The reverse design by Natasha Muhl has remained constant: a large crocodile, jaws agape, with the series inscription and the Perth Mint's "P" mintmark. The obverse began with Ian Rank-Broadley's 1998 effigy of Queen Elizabeth II and later moved to the King Charles III portrait after the monarch transition.
Crocodile vs Kookaburra, Koala, and Kangaroo
The Saltwater Crocodile sits in the Perth Mint's Australian wildlife lineup alongside three better-known siblings. The silver Kookaburra and Koala are annually dated, with the Kookaburra receiving a new design each year, and the Kangaroo is the mint's highest-profile annually dated coin. The Crocodile is positioned as a complementary product at competitive premiums: it competes in the low-premium bullion bracket alongside the other Perth Mint wildlife coins and trades at premiums comparable to or slightly below the Kookaburra and Koala. The 1oz coin's 1,000,000 mintage is high for a Perth Mint wildlife issue, approaching the volume of the Kangaroo and Kookaburra programmes, which keeps pricing tight.
The honest comparison for stackers is with the Kangaroo: similar premiums, but the Kangaroo carries higher global recognition and changes its design annually, which some collectors prefer. The Crocodile offers a different aesthetic at comparable pricing, without the annual design rotation.
Within the series itself, the choice is between this coin and the 1oz silver Saltwater Crocodile. The 1oz carries the fixed 2014 date on all production runs; this 1/2oz coin halves the outlay per coin at the same .999 purity and the same Muhl design.

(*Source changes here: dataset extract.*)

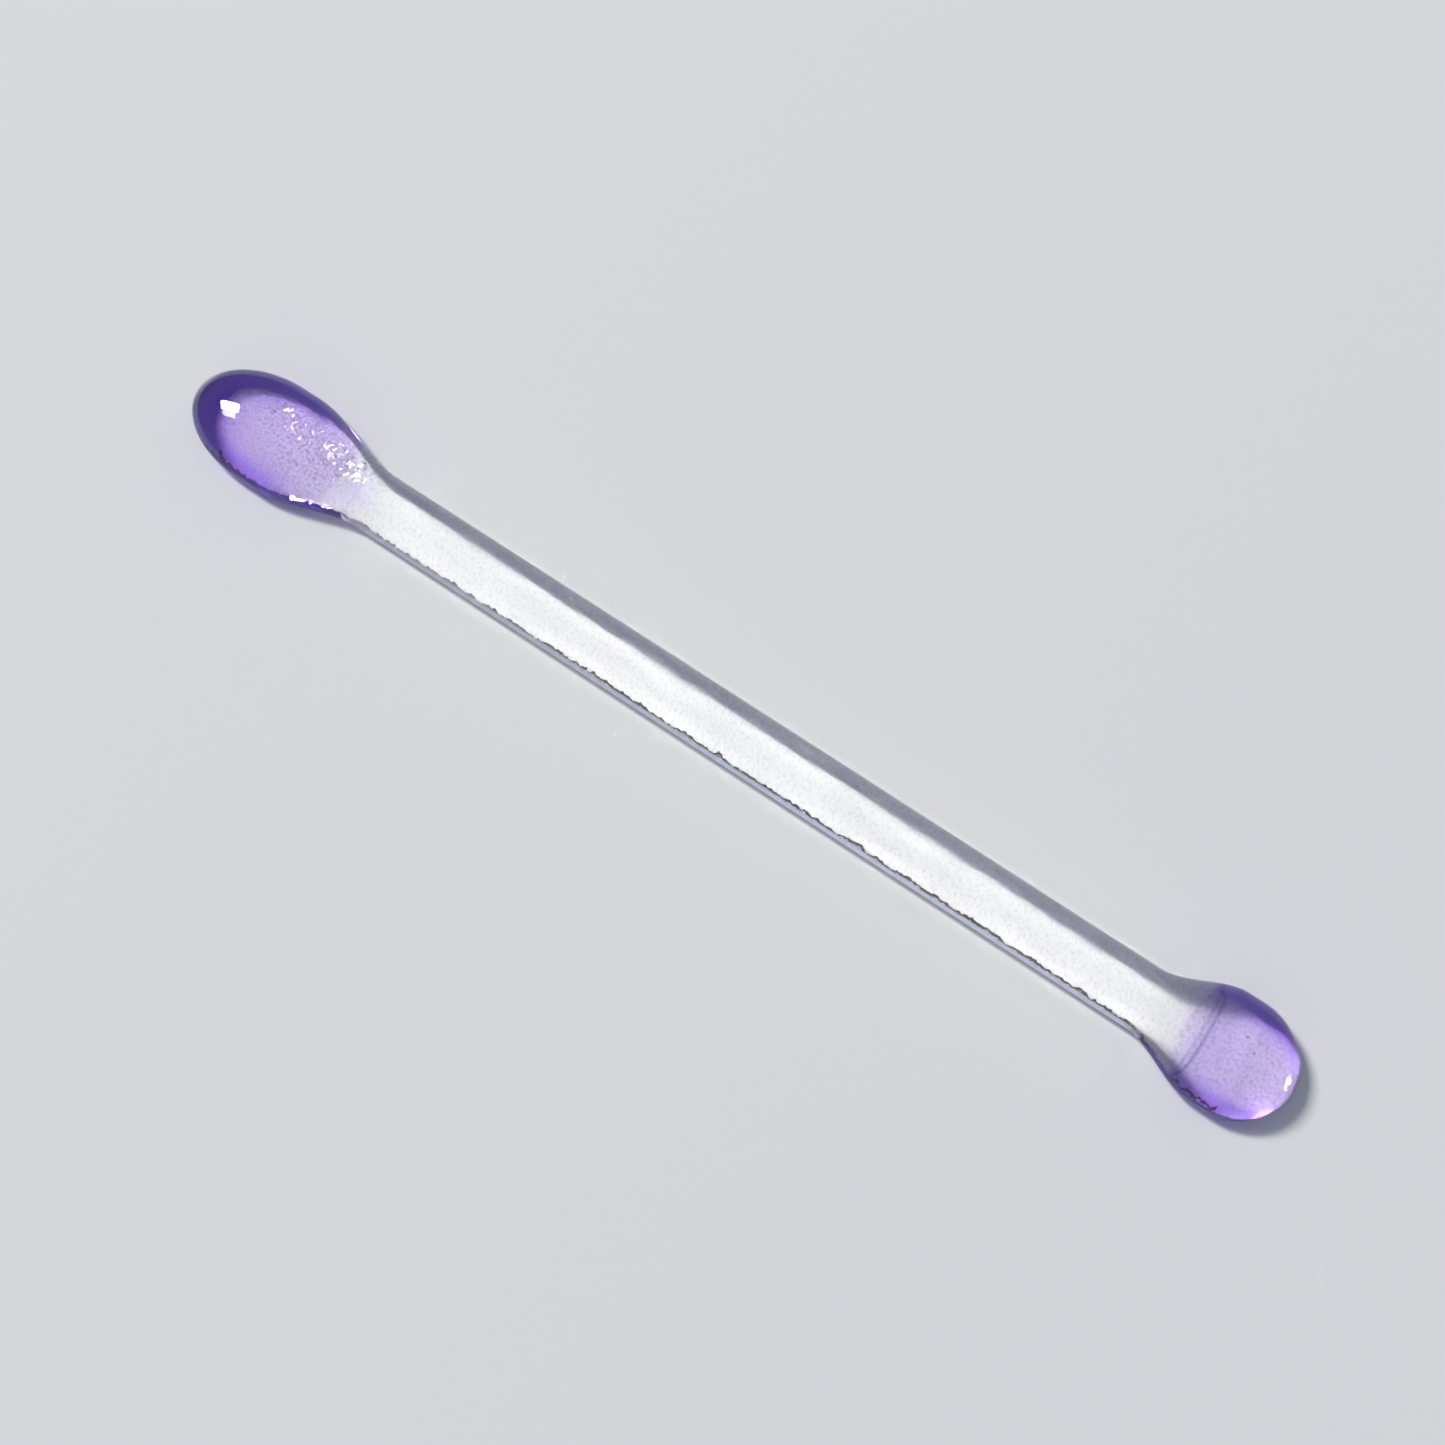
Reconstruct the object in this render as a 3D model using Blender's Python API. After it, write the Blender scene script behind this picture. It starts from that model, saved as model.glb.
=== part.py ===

Against the wider market, the half-ounce silver format has few direct rivals. Most sovereign mints concentrate their silver bullion at 1oz, and 1/2oz silver appears mainly in commemoratives and proofs rather than mainstream bullion. Crocodile-themed competition is similarly thin: the Fiji Taku turtle and Tokelau coins offer Pacific and Oceanian wildlife themes, but from smaller issuing authorities than the Perth Mint. Buyers wanting a fractional silver coin from a major sovereign mint have a short list, and this coin is on it.